Given the binding finding of fact that the FSDF conditions were not incorporated by D&S into its contract with Scotbeef, D&S had breached warranties in the Policy. The Court of Appeal considered the application of Part 3 of the IA 2015, holding that sub-section 10(2) of the IA 2015 applied. This section expressly states that the insurer has no liability for any loss after a warranty has been breached but before it has been remedied, as was the position here.
The Court of Appeal considered that the provisions in the IA 2015 that restrict Insurers' ability to contract out of the IA 2015 did not apply. The "transparency requirements" at sections 16 and 17 of the IA 2015 provide that: (a) any attempt to contract out of Section 9 of the IA 2015 (which abolished basis of contract clauses and other attempts to turn pre-contractual representations in to warranties) is of no effect; and that (b) any attempt to contract out of any other requirement is, to the extent it is disadvantageous to the Insured, of no effect unless it is clear and unambiguous as to its effect and is drawn to the attention of the insured, taking into account the characteristics of the insured and the circumstances of the transaction.
The Court of Appeal held that the transparency requirements in s. 17 did not arise. There was no attempt to contract out of the IA 2015. Rather, the Policy simply reflects the law as set out in the IA 2015.
Comment
This is the first matter to go before the Court of Appeal on questions of the application and operation of the IA 2015 in relation to warranties in a Policy.
As indicated in our earlier piece the first instance judgment was, in our view, problematic in a number of respects. The Court of Appeal has now provided welcome clarity.
In particular, it is noteworthy that:
The Court will continue to recognise ongoing warranties that govern behaviour during the Policy period.

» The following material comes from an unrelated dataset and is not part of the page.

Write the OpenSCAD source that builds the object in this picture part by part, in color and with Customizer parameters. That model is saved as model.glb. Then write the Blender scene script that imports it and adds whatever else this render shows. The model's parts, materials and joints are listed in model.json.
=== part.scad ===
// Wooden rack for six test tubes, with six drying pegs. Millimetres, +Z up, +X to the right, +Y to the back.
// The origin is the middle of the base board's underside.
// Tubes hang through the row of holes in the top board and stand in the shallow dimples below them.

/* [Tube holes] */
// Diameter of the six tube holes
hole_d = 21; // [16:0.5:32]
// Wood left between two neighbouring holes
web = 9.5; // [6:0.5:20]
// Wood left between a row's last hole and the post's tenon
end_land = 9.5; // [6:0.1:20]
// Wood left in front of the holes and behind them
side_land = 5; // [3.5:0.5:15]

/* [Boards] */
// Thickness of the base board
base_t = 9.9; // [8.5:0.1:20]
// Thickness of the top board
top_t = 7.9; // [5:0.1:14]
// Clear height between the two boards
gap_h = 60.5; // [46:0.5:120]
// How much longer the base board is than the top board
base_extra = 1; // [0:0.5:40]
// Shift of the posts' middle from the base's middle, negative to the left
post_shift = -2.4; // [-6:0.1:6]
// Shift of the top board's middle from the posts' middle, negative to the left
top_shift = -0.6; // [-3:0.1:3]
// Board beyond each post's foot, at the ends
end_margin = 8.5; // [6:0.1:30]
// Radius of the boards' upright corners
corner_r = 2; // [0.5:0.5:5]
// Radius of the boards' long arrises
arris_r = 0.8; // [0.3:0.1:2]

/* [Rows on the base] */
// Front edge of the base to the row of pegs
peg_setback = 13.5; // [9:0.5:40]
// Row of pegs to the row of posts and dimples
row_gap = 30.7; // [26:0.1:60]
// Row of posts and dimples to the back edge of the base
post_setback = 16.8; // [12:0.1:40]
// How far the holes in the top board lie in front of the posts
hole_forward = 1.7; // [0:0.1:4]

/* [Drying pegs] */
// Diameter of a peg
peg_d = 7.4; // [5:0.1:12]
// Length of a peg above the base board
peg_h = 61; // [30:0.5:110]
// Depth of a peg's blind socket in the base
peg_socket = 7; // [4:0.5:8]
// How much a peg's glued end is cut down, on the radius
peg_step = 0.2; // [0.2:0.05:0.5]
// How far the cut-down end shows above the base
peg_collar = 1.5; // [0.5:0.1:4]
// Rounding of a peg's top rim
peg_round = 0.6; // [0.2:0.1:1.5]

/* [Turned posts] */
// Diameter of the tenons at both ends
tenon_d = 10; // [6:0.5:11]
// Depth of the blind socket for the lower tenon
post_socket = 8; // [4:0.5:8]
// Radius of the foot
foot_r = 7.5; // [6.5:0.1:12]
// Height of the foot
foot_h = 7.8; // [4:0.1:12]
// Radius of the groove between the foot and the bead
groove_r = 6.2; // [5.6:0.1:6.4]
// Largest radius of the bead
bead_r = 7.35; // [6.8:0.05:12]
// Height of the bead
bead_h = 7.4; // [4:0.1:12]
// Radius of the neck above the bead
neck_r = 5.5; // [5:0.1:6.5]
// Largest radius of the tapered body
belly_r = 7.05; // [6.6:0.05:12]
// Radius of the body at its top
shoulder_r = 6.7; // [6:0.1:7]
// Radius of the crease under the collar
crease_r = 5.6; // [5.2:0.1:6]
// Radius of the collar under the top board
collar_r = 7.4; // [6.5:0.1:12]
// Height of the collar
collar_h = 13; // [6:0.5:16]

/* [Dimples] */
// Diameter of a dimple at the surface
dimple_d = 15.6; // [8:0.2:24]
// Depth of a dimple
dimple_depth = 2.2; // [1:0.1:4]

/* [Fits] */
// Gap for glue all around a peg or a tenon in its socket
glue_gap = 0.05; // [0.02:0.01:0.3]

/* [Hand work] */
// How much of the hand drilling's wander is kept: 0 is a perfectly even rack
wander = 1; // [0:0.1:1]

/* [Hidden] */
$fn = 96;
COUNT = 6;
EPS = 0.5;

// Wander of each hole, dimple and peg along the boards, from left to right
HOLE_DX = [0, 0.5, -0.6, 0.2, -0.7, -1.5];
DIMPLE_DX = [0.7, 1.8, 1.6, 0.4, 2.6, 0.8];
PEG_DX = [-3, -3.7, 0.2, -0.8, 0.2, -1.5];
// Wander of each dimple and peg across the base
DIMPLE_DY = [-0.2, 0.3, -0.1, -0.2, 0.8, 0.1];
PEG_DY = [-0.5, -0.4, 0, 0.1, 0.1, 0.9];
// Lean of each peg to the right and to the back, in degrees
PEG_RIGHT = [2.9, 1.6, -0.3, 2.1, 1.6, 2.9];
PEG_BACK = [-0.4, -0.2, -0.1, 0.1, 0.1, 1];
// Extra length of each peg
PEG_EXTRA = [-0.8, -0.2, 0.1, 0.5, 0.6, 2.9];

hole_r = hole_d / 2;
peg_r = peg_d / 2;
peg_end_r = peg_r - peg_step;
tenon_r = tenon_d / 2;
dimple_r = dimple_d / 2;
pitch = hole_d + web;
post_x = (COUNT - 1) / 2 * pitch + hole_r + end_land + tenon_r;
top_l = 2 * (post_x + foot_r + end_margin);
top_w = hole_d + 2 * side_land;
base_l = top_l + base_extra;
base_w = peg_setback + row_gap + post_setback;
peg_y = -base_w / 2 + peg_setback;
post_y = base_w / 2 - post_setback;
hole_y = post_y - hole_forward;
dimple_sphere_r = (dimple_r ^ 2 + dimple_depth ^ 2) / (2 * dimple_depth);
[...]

The IA 2015 does not operate to convert them into pre-contractual representations nor are Insurers precluded from relying on them by virtue of the provisions of the Act.

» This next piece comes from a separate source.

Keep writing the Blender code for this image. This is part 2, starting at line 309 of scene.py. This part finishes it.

Ultimately, whether a Policy term contains a representation or a warranty is a matter of construction.
The transparency requirement is only triggered if the Insurer has attempted to modify the general legal position to the Insured's detriment. Simply reiterating the law does not meet this requirement.

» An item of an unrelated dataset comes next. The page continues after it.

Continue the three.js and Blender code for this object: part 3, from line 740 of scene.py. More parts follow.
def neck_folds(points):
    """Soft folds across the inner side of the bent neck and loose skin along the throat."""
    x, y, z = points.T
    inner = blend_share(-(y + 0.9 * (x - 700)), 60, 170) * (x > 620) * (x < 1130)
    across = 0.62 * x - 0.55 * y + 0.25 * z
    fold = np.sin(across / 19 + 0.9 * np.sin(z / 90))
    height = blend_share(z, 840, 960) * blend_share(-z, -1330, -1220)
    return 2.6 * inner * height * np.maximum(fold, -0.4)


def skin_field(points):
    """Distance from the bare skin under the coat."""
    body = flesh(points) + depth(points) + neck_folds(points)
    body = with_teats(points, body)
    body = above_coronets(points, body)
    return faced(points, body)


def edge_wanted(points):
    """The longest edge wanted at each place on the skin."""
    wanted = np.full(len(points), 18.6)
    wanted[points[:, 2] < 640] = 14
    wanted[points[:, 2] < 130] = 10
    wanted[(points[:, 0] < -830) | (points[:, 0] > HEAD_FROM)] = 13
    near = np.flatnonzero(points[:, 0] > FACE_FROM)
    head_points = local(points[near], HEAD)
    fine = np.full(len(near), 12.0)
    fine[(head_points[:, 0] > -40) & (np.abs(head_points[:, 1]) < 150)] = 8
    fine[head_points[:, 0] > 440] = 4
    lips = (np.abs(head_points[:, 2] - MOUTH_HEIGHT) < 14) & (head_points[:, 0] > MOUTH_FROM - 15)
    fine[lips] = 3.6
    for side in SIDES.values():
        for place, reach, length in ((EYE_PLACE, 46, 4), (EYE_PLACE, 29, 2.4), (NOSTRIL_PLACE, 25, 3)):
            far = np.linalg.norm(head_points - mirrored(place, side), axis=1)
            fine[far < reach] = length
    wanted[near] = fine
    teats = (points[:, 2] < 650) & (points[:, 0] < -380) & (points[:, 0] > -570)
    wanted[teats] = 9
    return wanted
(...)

The IA 2015 significantly changed insurance law in favour of Insureds in various respects. However, it did not render ineffective warranties. Nor did it preclude entirely Insurers from relying upon breach to decline claims in full. Whether this is open to Insurers will depend on the construction of the Policy term, set into the context of the IA 2015 (and the common law).
Whilst Insurers were successful on appeal, and whilst the first instance decision was surprising, it took until the Court of Appeal for this success to be achieved. Insurers should be reassured that the correct construction was ultimately applied, but this draws into focus the benefit of clear drafting. Equally, in some situations it might be more effective simply to refer to the law as set out in the IA 2015 rather than trying to define rights and remedies in the Policy. If the latter is the preferred course, it will be all the more important to draft such terms clearly and unambiguously and to draw them to the Insured's attention, as required under s.17 IA 2015.